Now that we have our phase defined, it's time to implement it in a pipeline. Here is a modified version of our example script from Getting Started, which in our project we would save in script.py.

from spyral import (
    Pipeline,
    start_pipeline,
    PointcloudPhase,
    ClusterPhase,
    EstimationPhase,
)
from spyral import (
    PadParameters,
    GetParameters,
    FribParameters,
    DetectorParameters,
    ClusterParameters,
    EstimateParameters,
    DEFAULT_MAP,
)

from pathlib import Path
import multiprocessing

# Import our custom stuff
from my_phases.my_solver_phase import MySolverPhase
from my_phases.config import MySolverParameters

workspace_path = Path("/path/to/your/workspace/")
trace_path = Path("/path/to/your/attpc/traces/")

run_min = 94
run_max = 94
n_processes = 4

pad_params = PadParameters(
    pad_geometry_path=DEFAULT_MAP,
    pad_gain_path=DEFAULT_MAP,
    pad_time_path=DEFAULT_MAP,
    pad_electronics_path=DEFAULT_MAP,
    pad_scale_path=DEFAULT_MAP,
)

get_params = GetParameters(
    baseline_window_scale=20.0,
    peak_separation=50.0,
    peak_prominence=20.0,
    peak_max_width=50.0,
    peak_threshold=40.0,
)

frib_params = FribParameters(
    baseline_window_scale=100.0,
    peak_separation=50.0,
    peak_prominence=20.0,
    peak_max_width=500.0,
    peak_threshold=100.0,
    ic_delay_time_bucket=1100,
    ic_multiplicity=1,
)

det_params = DetectorParameters(
    magnetic_field=2.85,
    electric_field=45000.0,
    detector_length=1000.0,
    beam_region_radius=25.0,
    micromegas_time_bucket=10.0,
    window_time_bucket=560.0,
    get_frequency=6.25,
    garfield_file_path=Path("/path/to/some/garfield.txt"),
    do_garfield_correction=False,
)

cluster_params = ClusterParameters(
    min_cloud_size=50,
    min_points=3,
    min_size_scale_factor=0.05,
    min_size_lower_cutoff=10,
    cluster_selection_epsilon=0.3,
    min_cluster_size_join=15,
    circle_overlap_ratio=0.5,
    outlier_scale_factor=0.05,
)

estimate_params = EstimateParameters(
    min_total_trajectory_points=30, smoothing_factor=100.0
)

# Our custom parameters
solver_params = MySolverParameters(
    a=1.0,
    b=2.0,
    c="some_stuff"
)

pipe = Pipeline(
    [
        PointcloudPhase(
            get_params,
            frib_params,
            det_params,
            pad_params,
        ),
        ClusterPhase(cluster_params, det_params),
        EstimationPhase(estimate_params, det_params),
        MySolverPhase(solver_params), # Our custom phase!
    ],
    [True, True, True, True],
    workspace_path,
    trace_path,
)


def main():
    start_pipeline(pipe, run_min, run_max, n_processes)

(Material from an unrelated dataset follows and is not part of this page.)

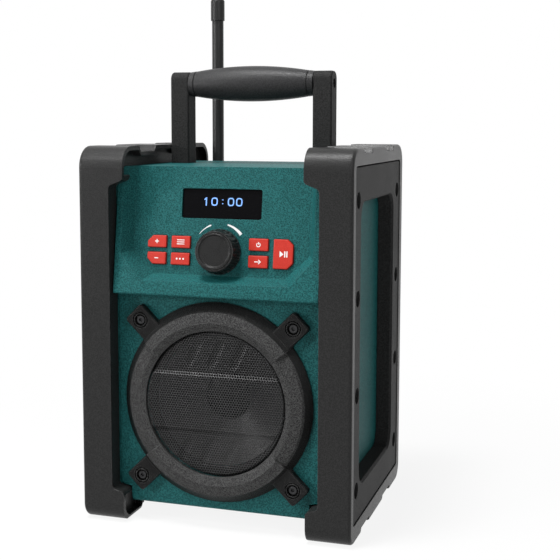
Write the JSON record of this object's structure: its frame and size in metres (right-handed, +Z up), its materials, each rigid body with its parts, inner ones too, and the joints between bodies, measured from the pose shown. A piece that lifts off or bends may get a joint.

if __name__ == "__main__":
    multiprocessing.set_start_method("spawn")
    main()

And that's it! We just added a custom phase to Spyral.

Advanced topics

Injecting a Phase

Adding Phases to the end of Spyral is relatively easy, because you don't have to cooperate with already existing phases. Things get slightly more complicated when you want to inject a Phase into the middle of the default pipeline. You have two options: modfiy every downstream phase, or force your new phase to mimic the schema of the previous phase.

PhaseResult Metadata

Sort of taging along to the previous section, sometimes PhaseResults need to link two artifacts together. For example, the default InterpSolverPhase needs the cluster data and the estimate data. To facilitate this, PhaseResult has a metadata field, which is a dictionary. You can shove basically anything you want into there, but it comes at a cost: the metadata can't be validated by the pipeline. We have no way to guarantee what is in there, it's all up to you the developer to verify that. With great power comes great responsibility or whatever.